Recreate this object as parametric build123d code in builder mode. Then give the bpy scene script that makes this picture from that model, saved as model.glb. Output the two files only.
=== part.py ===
==
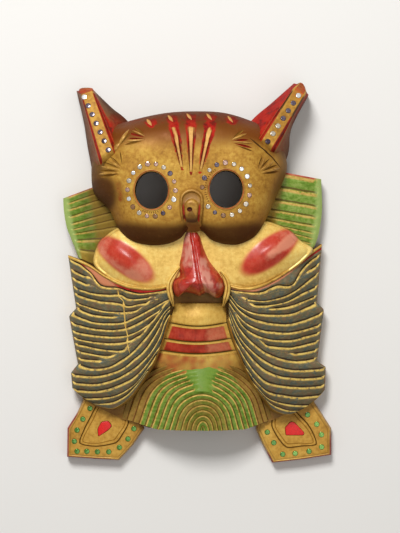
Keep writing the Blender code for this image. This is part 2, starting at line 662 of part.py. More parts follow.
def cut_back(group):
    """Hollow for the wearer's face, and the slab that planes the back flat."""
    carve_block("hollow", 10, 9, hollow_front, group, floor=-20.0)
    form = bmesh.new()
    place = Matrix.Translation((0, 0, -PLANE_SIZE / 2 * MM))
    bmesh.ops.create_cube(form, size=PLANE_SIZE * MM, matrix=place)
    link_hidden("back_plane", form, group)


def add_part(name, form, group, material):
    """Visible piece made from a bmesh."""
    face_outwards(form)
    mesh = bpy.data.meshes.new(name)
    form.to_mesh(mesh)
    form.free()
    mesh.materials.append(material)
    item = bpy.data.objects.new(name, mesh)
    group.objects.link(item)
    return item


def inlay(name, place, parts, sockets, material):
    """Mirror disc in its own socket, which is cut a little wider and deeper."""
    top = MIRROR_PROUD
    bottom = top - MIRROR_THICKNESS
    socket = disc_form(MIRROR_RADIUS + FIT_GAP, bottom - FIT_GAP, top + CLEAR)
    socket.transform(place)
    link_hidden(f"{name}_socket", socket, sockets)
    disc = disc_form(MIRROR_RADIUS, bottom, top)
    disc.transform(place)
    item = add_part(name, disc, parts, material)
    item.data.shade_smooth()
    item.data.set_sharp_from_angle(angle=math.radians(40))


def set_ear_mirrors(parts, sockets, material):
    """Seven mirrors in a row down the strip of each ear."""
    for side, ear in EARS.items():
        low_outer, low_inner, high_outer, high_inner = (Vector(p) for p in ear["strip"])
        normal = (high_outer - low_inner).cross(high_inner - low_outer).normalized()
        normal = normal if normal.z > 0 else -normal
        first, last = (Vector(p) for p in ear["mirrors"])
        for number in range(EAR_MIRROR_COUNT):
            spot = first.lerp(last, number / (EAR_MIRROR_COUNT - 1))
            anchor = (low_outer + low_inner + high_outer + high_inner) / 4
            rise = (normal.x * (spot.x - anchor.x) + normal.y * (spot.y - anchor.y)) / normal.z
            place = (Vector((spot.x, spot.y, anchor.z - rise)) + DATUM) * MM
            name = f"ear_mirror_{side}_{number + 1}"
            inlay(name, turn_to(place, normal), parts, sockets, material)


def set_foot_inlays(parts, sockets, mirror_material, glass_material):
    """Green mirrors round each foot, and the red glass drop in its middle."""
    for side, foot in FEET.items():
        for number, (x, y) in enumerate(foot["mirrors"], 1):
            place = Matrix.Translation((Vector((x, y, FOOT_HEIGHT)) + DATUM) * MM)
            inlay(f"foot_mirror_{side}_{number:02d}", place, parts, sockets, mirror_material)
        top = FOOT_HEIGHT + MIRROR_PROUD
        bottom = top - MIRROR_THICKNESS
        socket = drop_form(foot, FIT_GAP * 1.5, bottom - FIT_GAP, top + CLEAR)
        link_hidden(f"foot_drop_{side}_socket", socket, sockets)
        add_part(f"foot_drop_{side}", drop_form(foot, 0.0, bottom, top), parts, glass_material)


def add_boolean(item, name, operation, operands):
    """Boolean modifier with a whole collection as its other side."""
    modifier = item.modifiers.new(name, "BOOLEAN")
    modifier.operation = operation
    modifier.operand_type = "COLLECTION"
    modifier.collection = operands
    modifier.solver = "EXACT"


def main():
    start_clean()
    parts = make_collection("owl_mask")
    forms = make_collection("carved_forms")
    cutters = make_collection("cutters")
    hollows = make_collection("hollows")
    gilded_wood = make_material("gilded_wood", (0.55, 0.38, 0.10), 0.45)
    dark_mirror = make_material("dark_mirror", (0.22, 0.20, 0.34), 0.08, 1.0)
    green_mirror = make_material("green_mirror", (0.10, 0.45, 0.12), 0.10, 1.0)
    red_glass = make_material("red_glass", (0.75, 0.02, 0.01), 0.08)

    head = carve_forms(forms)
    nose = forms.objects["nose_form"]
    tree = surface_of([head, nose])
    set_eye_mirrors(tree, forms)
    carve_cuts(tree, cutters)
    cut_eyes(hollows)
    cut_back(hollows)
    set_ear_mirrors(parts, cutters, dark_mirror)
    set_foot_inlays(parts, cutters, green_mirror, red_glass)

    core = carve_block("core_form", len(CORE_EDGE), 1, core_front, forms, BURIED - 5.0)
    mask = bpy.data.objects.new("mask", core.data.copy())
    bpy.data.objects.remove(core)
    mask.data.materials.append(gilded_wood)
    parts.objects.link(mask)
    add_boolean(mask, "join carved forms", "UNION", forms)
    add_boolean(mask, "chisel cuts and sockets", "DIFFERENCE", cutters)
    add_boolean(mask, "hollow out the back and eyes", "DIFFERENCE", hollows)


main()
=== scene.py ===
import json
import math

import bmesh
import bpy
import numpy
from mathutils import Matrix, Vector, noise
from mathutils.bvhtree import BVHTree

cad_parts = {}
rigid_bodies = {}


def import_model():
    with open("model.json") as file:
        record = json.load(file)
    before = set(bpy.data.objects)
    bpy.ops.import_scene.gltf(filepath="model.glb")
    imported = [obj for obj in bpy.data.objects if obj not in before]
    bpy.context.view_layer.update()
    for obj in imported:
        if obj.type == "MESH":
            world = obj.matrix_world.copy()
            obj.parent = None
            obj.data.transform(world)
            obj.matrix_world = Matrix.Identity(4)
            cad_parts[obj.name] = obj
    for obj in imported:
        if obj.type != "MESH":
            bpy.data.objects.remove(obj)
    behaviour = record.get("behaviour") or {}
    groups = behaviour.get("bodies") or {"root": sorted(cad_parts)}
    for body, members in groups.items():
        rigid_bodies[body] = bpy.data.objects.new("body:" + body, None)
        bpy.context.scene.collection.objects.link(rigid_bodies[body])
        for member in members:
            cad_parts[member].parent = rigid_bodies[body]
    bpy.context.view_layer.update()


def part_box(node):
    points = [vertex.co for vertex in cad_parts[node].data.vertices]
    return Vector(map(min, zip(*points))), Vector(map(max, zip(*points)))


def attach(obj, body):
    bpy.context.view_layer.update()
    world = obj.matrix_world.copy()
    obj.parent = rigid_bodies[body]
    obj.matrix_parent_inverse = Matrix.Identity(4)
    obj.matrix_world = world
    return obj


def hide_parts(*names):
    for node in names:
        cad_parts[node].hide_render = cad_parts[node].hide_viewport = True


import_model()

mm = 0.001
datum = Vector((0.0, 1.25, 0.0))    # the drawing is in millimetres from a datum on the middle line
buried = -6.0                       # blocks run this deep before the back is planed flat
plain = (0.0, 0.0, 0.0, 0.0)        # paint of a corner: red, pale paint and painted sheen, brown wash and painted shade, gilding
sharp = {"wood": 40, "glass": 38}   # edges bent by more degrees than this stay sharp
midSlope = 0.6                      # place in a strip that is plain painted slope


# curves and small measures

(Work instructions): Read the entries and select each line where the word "code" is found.

(Reply to the task):
Recreate this object as parametric build123d code in builder mode. Then give the bpy scene script that makes this picture from that model, saved as model.glb. Output the two files only.
Keep writing the Blender code for this image. This is part 2, starting at line 662 of part.py. More parts follow.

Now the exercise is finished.